We have shown a series of risk management techniques developed in the context of alternatives portfolio management which have here been applied to long only portfolios. The objective has been to keep enough risk on in the good markets without having too much risk on in the bad markets. Why don’t all long only asset managers already do this?

The trade-offs between speed of portfolio adjustment and cost of execution are very important. The turnover, as we have shown, is quite high by the standards of traditional long only management. High quality, fast, automated execution is essential. Typically, this trading ability has been directed at either high turnover, high fee approaches; or at very high capacity low fee approaches. This bifurcation has been driven by the profit motive, but it is also fair to say that the execution capability requires very significant investment which may not be viable outside the context of a broader business.

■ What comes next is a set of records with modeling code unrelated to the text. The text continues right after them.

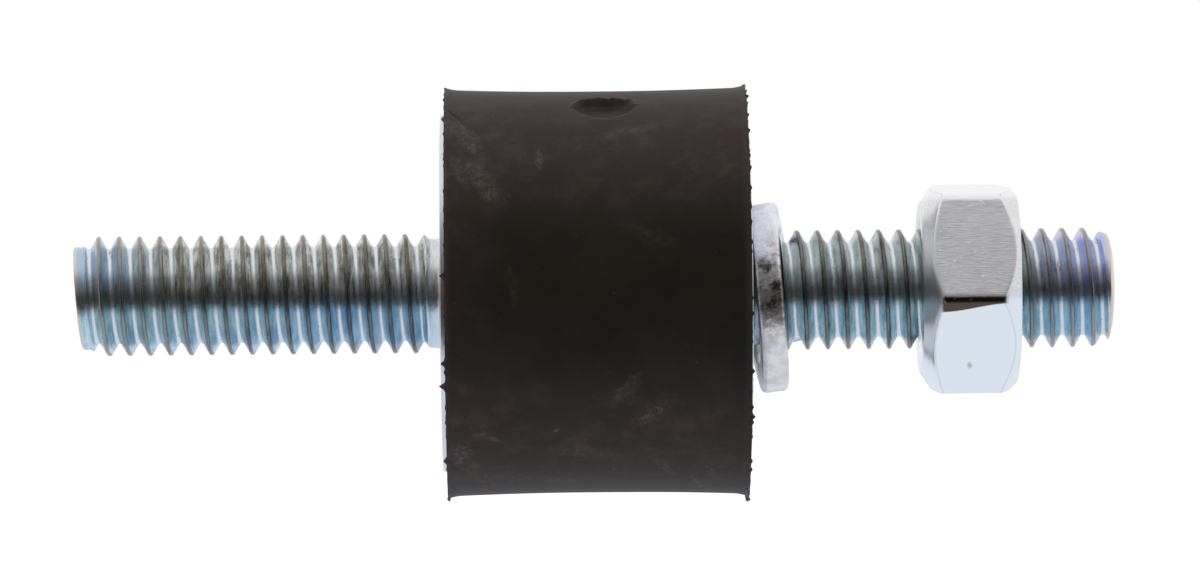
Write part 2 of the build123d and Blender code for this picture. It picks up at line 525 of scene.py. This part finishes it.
def finish_with(recipe, **sockets):
    """Adds the finish shader with these sockets and joins it to the surface."""
    inputs = {name.replace("_", " "): value for name, value in sockets.items()}
    shader = recipe.node("BsdfPrincipled", None, inputs)
    recipe.node("OutputMaterial", None, {"Surface": shader})


rough = pale * 0.35 + 0.56 + (fine - 0.5) * 0.10
finish_with(mix, Base_Color=colour, Roughness=rough, Normal=bumps, Specular_IOR_Level=0.2)

points = rubber_surface()
rubber = make_piece("rubber_spool", points.reshape(-1, 3), lattice(*points.shape[:2]), rubber_material)
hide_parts("rubber_body")
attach(rubber, "mount")

# ---------------------------------------------------------------------------------------
# Studs. Each is one cold-headed piece of steel: the plate bonded in the rubber, a plain
# neck, and a rolled M6 thread whose turns fade in at the neck and run out at the tip.
# They are plated with zinc and passivated to a thin blue film.

PITCH = 1.0
PITCH_RADIUS = 2.675
CREST_RADIUS = 2.935
ROOT_RADIUS = 2.33
SHARP_CREST = 3.03
FLANK_SLOPE = 1.732
CREST_ROUNDING = 0.022
ROOT_ROUNDING = 1.6 * CREST_ROUNDING
SEAM_DEPTH = 0.02
SEAM_WIDTH = 0.022
CREST_WEAR = 0.012
PLATE_FACE = 7.5
PLATE_CHAMFER = 0.3
PLATE_EDGE = 0.06
NECK_FILLET = 0.3
STUD_COLUMNS = 112
HALF_TURN = np.array([0, 0.02, 0.04, 0.058, 0.078, 0.12, 0.19, 0.26, 0.33, 0.36, 0.39, 0.44])
TURN_SAMPLES = np.concatenate([HALF_TURN, [0.5], 1 - HALF_TURN[:0:-1]])
ROWS_PER_TURN = len(TURN_SAMPLES) - 1


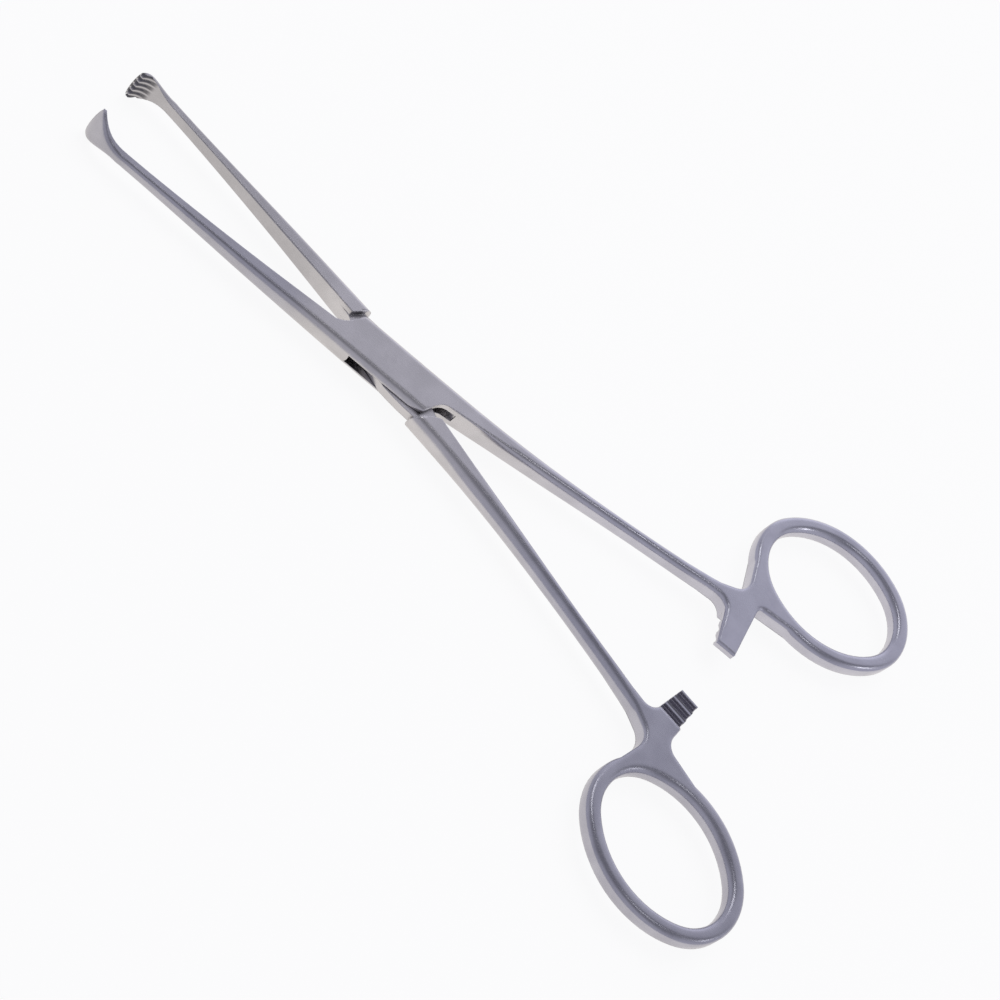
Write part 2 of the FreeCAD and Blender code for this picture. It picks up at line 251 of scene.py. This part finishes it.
def handle_mask(n, height, along, across, ratchet):
    """1 on the shank, the web and the ring, 0 on the jaw, the lock and the ratchet bar."""
    bar = n.product(
        n.ramp(along, 65.5 * MM, 67.5 * MM),
        n.fall(n.math("ABSOLUTE", across), 5.5 * MM, 7.0 * MM),
    )
    if ratchet < 0.0:
        bar = n.product(bar, n.fall(height, 2.6 * MM, 3.0 * MM))
    return n.product(n.ramp(along, 14.0 * MM, 24.0 * MM), n.math("SUBTRACT", 1.0, bar))


def round_edges(n, place, height, across, handle):
    """Normals with edges that are rounded finely at the lock and amply on the handles."""
    from_pin = n.vector("LENGTH", n.vector("MULTIPLY", place, (1.0, 1.0, 0.0)))
    fine = n.ramp(from_pin, 1.3 * MM, 2.2 * MM, 0.01 * MM, 0.20 * MM)
    top = n.ramp(height, 3.1 * MM, 3.6 * MM, 0.0, 0.6 * MM)
    ample = n.math("MAXIMUM", n.product(handle, 0.90 * MM), top)
    outer = n.ramp(n.math("ABSOLUTE", across), 2.2 * MM, 2.6 * MM)
    edge = n.add("ShaderNodeBevel", samples=24)
    n.link(n.math("ADD", fine, n.product(ample, outer)), edge.inputs["Radius"])
    return edge.outputs[0]


def barrel_sides(n, normal, height, handle):
    """Normals with the sides of the handles ground a little barrel shaped."""
    upright = n.math("SUBTRACT", 1.0, n.math("ABSOLUTE", n.split(normal)[2]))
    lean = n.product(n.ramp(height, 1.3 * MM, 3.8 * MM, 0.0, 0.6), handle)
    lift = n.add("ShaderNodeCombineXYZ")
    n.link(n.product(lean, upright), lift.inputs["Z"])
    return n.vector("NORMALIZE", n.vector("ADD", normal, lift.outputs[0]))


def bare_tone(n, along, cloud, grain, jaw_blue, handle_tone):
    """Colour of the steel, a little bluer on the handles, as polished webs and rings are."""
    blue_jaw = n.ramp(along, -22.0 * MM, -12.0 * MM, jaw_blue, 0.0)
    blue = n.math("MAXIMUM", n.ramp(along, 8.0 * MM, 50.0 * MM), blue_jaw)
    pale = n.mix(blue, JAW_PALE, HANDLE_PALE)
    dark = n.mix(blue, JAW_DARK, HANDLE_DARK)
    tone = n.mix(n.ramp(cloud, 0.3, 0.7), dark, pale)
    jaw_shade = n.ramp(along, -21.0 * MM, -11.0 * MM, 0.80, 1.0)
    handle_shade = n.ramp(along, 12.0 * MM, 50.0 * MM, 1.0, handle_tone)
    shade = n.math("MINIMUM", jaw_shade, handle_shade)
    tone = n.mix(1.0, tone, n.gray(shade), "MULTIPLY")
    return n.mix(n.product(n.ramp(grain, 0.3, 0.75), 0.20), tone, GRAIN_TONE)


def shade_teeth(n, tone, flat, height, along, across, turn, inward, ratchet):
    """Paints shade into the grooves of the tip and the hollows of the ratchet."""
    own = n.add(
        "ShaderNodeVectorTransform",
        vector_type="NORMAL",
        convert_from="WORLD",
        convert_to="OBJECT",
    )
    n.link(flat, own.inputs[0])
    own_flat = own.outputs[0]
    facing = n.vector("DOT_PRODUCT", own_flat, direction(turn + inward))
    shift = 0.0 if inward > 0.0 else 0.5
    groove_shade = n.product(grooves(n, height, along, shift), n.ramp(facing, 0.10, 0.30))
    # Painted shade in the grooves of the tip.
    tone = n.mix(groove_shade, tone, GROOVE_SHADE_TONE)
    first = FIRST_CREST_UP if ratchet > 0.0 else FIRST_CREST_DOWN
    look = n.split(own_flat)[2]
    slope_shade, back = ratchet_shade(n, height, look, along, across, ratchet, first)
    # Painted shade on the ratchet teeth.
    tone = n.mix(slope_shade, tone, SLOPE_SHADE_TONE)
    return n.mix(back, tone, BACK_SHADE_TONE)


def steel(name, turn, inward=0.0, ratchet=1.0, jaw_blue=0.0, handle_tone=1.0):
    """Satin hand-finished steel.

    turn is the direction of the limb in degrees and inward the side that its toothed
    tip faces.  ratchet is 1 where the ratchet looks up and -1 where it looks down.
    jaw_blue is a small difference in tint between the halves, and handle_tone how far the
    handle of a half is darkened.
    """
    material, n, surface = blank_material(name)
    shader = n.add("ShaderNodeBsdfPrincipled")
    n.link(shader.outputs[0], surface)
    place = n.add("ShaderNodeTexCoord").outputs["Object"]
    flat = n.add("ShaderNodeNewGeometry").outputs["Normal"]
    height = n.split(place)[2]
    along = n.vector("DOT_PRODUCT", place, direction(turn))
    across = n.vector("DOT_PRODUCT", place, direction(turn + 90.0))

    limb = (0.0, 0.0, math.radians(-turn))
    cloud = n.noise(place, EVEN, CLOUD_SCALE, detail=4.0, rough=0.55)
    wide = n.noise(place, WIDE_STRETCH, WIDE_SCALE, detail=2.0, turn=limb)
    grain = n.noise(place, GRAIN_STRETCH, GRAIN_SCALE, detail=2.0, rough=0.6, turn=limb)
    speck = n.noise(place, EVEN, SPECK_SCALE, detail=3.0, rough=0.65)

    handle = handle_mask(n, height, along, across, ratchet)
    edge = round_edges(n, place, height, across, handle)
    rounded = barrel_sides(n, edge, height, handle)

    # Edges of the jaw and the lock get a painted highlight, paler, and deep hollows get painted
    # shade, dark.
    tone = bare_tone(n, along, cloud, grain, jaw_blue, handle_tone)
    sharp = n.fall(n.vector("DOT_PRODUCT", flat, edge), 0.80, 0.95)
    painted_edge_highlight = n.product(sharp, n.math("SUBTRACT", 1.0, handle))
    tone = n.mix(n.product(painted_edge_highlight, 0.45), tone, EDGE_HIGHLIGHT_TONE)
    # Painted shade: ambient occlusion darkens the colour in deep hollows nearly to black.
    hollow_shade = n.add("ShaderNodeAmbientOcclusion", samples=32)
    hollow_shade.inputs["Distance"].default_value = 2.2 * MM
    tone = n.mix(n.ramp(hollow_shade.outputs["AO"], 0.14, 0.56), HOLLOW_SHADE_TONE, tone)
    if inward:
        tone = shade_teeth(n, tone, flat, height, along, across, turn, inward, ratchet)
    n.link(tone, shader.inputs["Base Color"])

    satin = n.ramp(grain, 0.25, 0.75, -0.04, 0.06)
    rough = n.math("ADD", satin, n.ramp(wide, 0.3, 0.7, 0.25, 0.33))
    rough = n.math("SUBTRACT", rough, n.product(handle, 0.07))
    n.link(rough, shader.inputs["Roughness"])
    shader.inputs["Metallic"].default_value = 1.0
    shader.inputs["Anisotropic"].default_value = 0.35

    soft = n.bump(wide, rounded, 0.16, 0.6 * MM)
    relief = n.math("ADD", n.product(grain, 0.8), n.product(speck, 0.5))
    relief = n.product(relief, n.ramp(handle, 0.0, 1.0, 1.0, 0.35))
    n.link(n.bump(relief, soft, 0.14, 0.03 * MM), shader.inputs["Normal"])
    return material


def dress(node, material):
    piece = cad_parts[node]
    for slot in piece.material_slots:
        slot.material = material
    if not piece.material_slots:
        piece.data.materials.append(material)


def add_floor(level):
    mesh = bpy.data.meshes.new("floor")
    sides = ((-1, -1), (1, -1), (1, 1), (-1, 1))
    corners = [(x * FLOOR_REACH, y * FLOOR_REACH, level) for x, y in sides]
    mesh.from_pydata(corners, [], [(0, 1, 2, 3)])
    floor = bpy.data.objects.new("floor", mesh)
    scene.collection.objects.link(floor)
    material, n, surface = blank_material("floor")
    cloth = n.add("ShaderNodeBsdfDiffuse")
    cloth.inputs["Color"].default_value = CLOTH_TONE
    path = n.add("ShaderNodeLightPath")
    by_camera = path.outputs["Is Camera Ray"]
    glow = n.add("ShaderNodeEmission")
    n.link(n.mix(by_camera, FLOOR_LIGHT, FLOOR_SEEN), glow.inputs["Color"])
    glow.inputs["Strength"].default_value = 1.0
    seen = n.math("MAXIMUM", by_camera, path.outputs["Is Glossy Ray"])
    blend = n.add("ShaderNodeMixShader")
    n.link(n.product(seen, FLOOR_GLOW), blend.inputs[0])
    n.link(cloth.outputs[0], blend.inputs[1])
    n.link(glow.outputs[0], blend.inputs[2])
    n.link(blend.outputs[0], surface)
    mesh.materials.append(material)


def add_lamp(name, place, aim, size, power, glossy=True):
    data = bpy.data.lights.new(name, "AREA")
    data.shape = "RECTANGLE"
    data.size, data.size_y = size
    data.energy = power
    lamp = bpy.data.objects.new(name, data)
    lamp.location = place
    beam = Vector(aim) - Vector(place)
    lamp.rotation_euler = beam.to_track_quat("-Z", "Y").to_euler()
    lamp.visible_glossy = glossy
    scene.collection.objects.link(lamp)


def light_world():
    """A dim ceiling with a grey back and paler ends, as in a light tent."""
    world = bpy.data.worlds.new("world")
    scene.world = world
    world.use_nodes = True
    back = world.node_tree.nodes["Background"]
    n = Nodes(world.node_tree)
    x, y, _ = n.split(n.add("ShaderNodeTexCoord").outputs["Generated"])
    behind = n.ramp(y, 0.42, 0.66, DIM_LEVEL, BACK_LEVEL)
    ends = n.ramp(n.math("ABSOLUTE", x), 0.45, 0.9, DIM_LEVEL, END_LEVEL)
    low = n.ramp(n.product(y, -1.0), 0.30, 0.80, DIM_LEVEL, LOW_LEVEL)
    behind = n.math("ADD", behind, n.ramp(y, 0.78, 0.95, 0.0, FAR_BACK_EXTRA))
    level = n.math("MAXIMUM", n.math("MAXIMUM", behind, ends), low)
    seen = n.add("ShaderNodeLightPath").outputs["Is Camera Ray"]
    n.link(n.mix(seen, ROOM_LIGHT, ROOM_SEEN), back.inputs["Color"])
    lit = n.product(level, n.math("SUBTRACT", 1.0, seen))
    n.link(n.math("ADD", lit, seen), back.inputs["Strength"])


add_camera()
dress(
    "female_half",
    steel("satin_steel_slotted", LIMB_TURN, TOOTH_SIDE, ratchet=-1.0, jaw_blue=0.8),
)
dress(
    "male_half",
    steel("satin_steel_tongue", -LIMB_TURN, -TOOTH_SIDE, jaw_blue=0.1, handle_tone=0.86),
)
dress("lock_pin", steel("satin_steel_pin", LIMB_TURN))
add_floor(cad_low.z - FLOOR_GAP)
light_world()
add_lamp("right", place=(0.98, 0.18, 0.76), aim=(0.07, 0.0, 0.0), size=(0.16, 0.16), power=0.22)
add_lamp("top", place=(0.40, 0.12, 1.15), aim=(0.08, 0.0, 0.0), size=(0.12, 0.12), power=0.12)
add_lamp("left", place=(-0.34, 0.46, 1.02), aim=(0.07, 0.0, 0.0), size=(0.16, 0.50), power=0.55)
add_lamp(
    "above",
    place=(0.15, 0.55, 1.10),
    aim=(0.02, 0.0, 0.0),
    size=(0.9, 0.9),
    power=5.0,
    glossy=False,
)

In some cases, long only providers have adopted similar approaches to the ones we describe above (for example in the ‘risk parity’ funds) but they have concentrated on approaches which are slower acting to cater to very large mandates. The benefits of trading slower in very large size have so far been correspondingly less impressive.

1. As we discuss later this comes to around 60% of the risk in equities and 40% in bonds. In this example we represent equities by the S&P 500 and bonds by US 10Y T-Notes.
2. Mandlebrot, The variation of certain speculative prices, Journal of Business, XXXVI (1963).
3. For example, markets sometimes mean revert, so reducing positions too quickly can lead to losses on the downside, but not capturing sufficient amounts of the rebound, but also additional trading costs as the measure will quickly revert to more normal levels.
4. We could equally have used other measures of loss, such as Maximum Drawdown, for example, with similar results.